Analysis and Optimization of Nonlinear Diode Grids for Shielding of Enclosures With Apertures

Abstract

Lumped-element grids provide an attractive option for wave propagation control in electromagnetic compatibility (EMC) engineering. This article investigates the peak shielding effectiveness (SE) of a diode grid used for protection of enclosures with apertures against high-intensity radiation fields (HIRFs). The nonlinearly loaded aperture is investigated with an efficient hybrid field-circuit simulation approach. Numerical experiments show that design aspects, e.g., aperture and enclosure size, grid density, impedance characteristic of lumped loads, play an important role in the field transmission through a diode grid which is nonlinear and time-variant.

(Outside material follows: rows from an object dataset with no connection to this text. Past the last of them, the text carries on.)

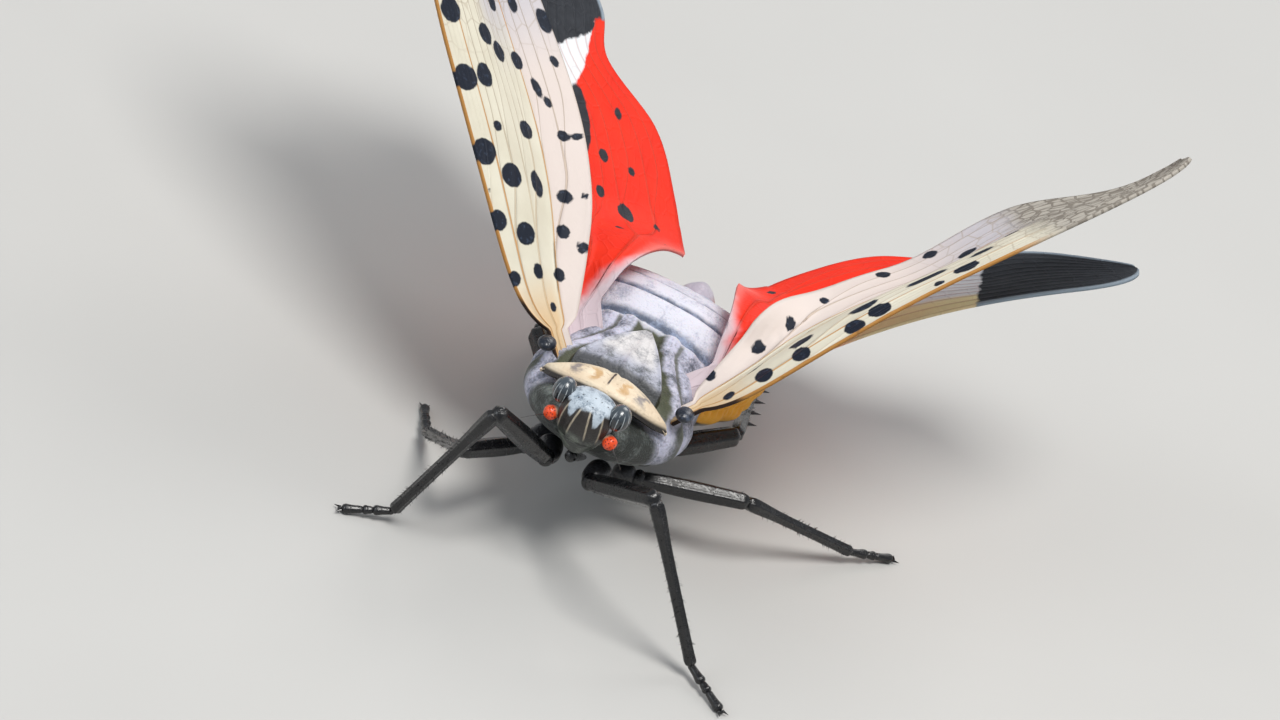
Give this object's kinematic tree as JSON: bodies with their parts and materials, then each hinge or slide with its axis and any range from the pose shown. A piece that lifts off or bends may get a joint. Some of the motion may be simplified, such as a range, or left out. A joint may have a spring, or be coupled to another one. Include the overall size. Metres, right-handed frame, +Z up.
{
  "type": "spotted lanternfly",
  "caption": "Life-size still model of an adult spotted lanternfly standing on its legs with spotted forewings and red hindwings spread.",
  "frame": {"origin": "on the floor under the middle of the insect's overall extent, soles at z = 0", "axes": "+X towards the insect's left side, -Y the way its head faces, +Z up"},
  "size_m": [0.0306, 0.023, 0.0186],
  "materials": {
    "shell": "satin grey-lavender plates",
    "pronotum": "satin tan plate",
    "flesh": "matt waxy pale grey",
    "abdomen": "matt waxy bands over yellow",
    "tip": "satin red-brown",
    "eye": "glossy blue-black",
    "antenna": "satin orange-red",
    "leg": "glossy black",
    "forewing": "satin cream with dark spots",
    "hindwing": "satin red, white and black"
  },
  "bodies": {
    "root": {"head": "shell", "eye_right": "eye", "antenna_right": "antenna", "eye_left": "eye", "antenna_left": "antenna", "beak": "leg", "pronotum": "pronotum", "mesonotum": "shell", "prothorax": "flesh", "mesothorax": "flesh", "metathorax": "flesh", "tegula_right": "leg", "tegula_left": "leg", "abdomen": "abdomen", "ovipositor": "tip", "forewing_right": "forewing", "hindwing_right": "hindwing", "forewing_left": "forewing", "hindwing_left": "hindwing", "coxa_fore_right": "shell", "femur_fore_right": "leg", "tibia_fore_right": "leg", "tarsus_fore_right": "leg", "coxa_fore_left": "shell", "femur_fore_left": "leg", "tibia_fore_left": "leg", "tarsus_fore_left": "leg", "coxa_mid_right": "shell", "femur_mid_right": "leg", "tibia_mid_right": "leg", "tarsus_mid_right": "leg", "coxa_mid_left": "shell", "femur_mid_left": "leg", "tibia_mid_left": "leg", "tarsus_mid_left": "leg", "coxa_hind_right": "shell", "femur_hind_right": "leg", "tibia_hind_right": "leg", "tarsus_hind_right": "leg", "coxa_hind_left": "shell", "femur_hind_left": "leg", "tibia_hind_left": "leg", "tarsus_hind_left": "leg"}
  },
  "joints": []
}
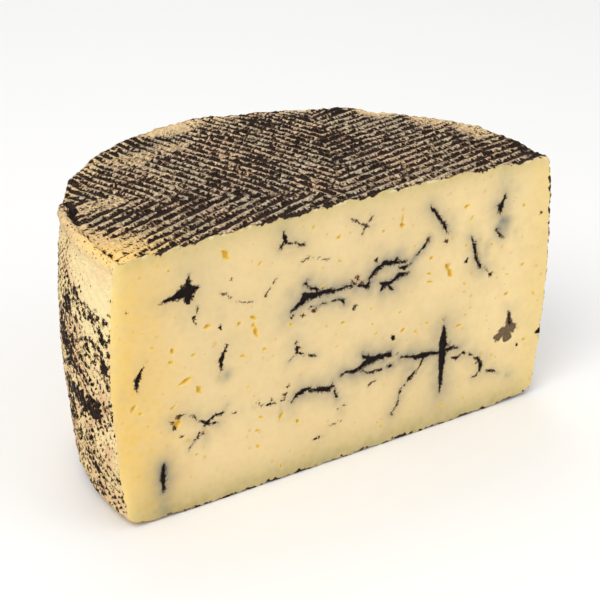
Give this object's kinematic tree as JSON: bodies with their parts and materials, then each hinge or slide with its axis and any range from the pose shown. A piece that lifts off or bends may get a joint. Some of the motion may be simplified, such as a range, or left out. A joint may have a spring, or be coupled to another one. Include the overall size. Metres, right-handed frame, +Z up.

With a physics-based analysis of the interaction between the grid and the enclosure-backed aperture, nonlinear shielding techniques are identified that allow a control of the peak SE between 0 and 26 dB in novel ways. For the first time, the peak SE curve of a diode grid is demonstrated with four different field intensity dependencies, i.e., intensity low-pass, intensity high-pass, intensity bandpass, and intensity band-stop selectivities from tens V/m to hundreds of V/m. By considering design aspects into a two-step optimization procedure, practical guidelines are provided for the nonlinear shielding implementation.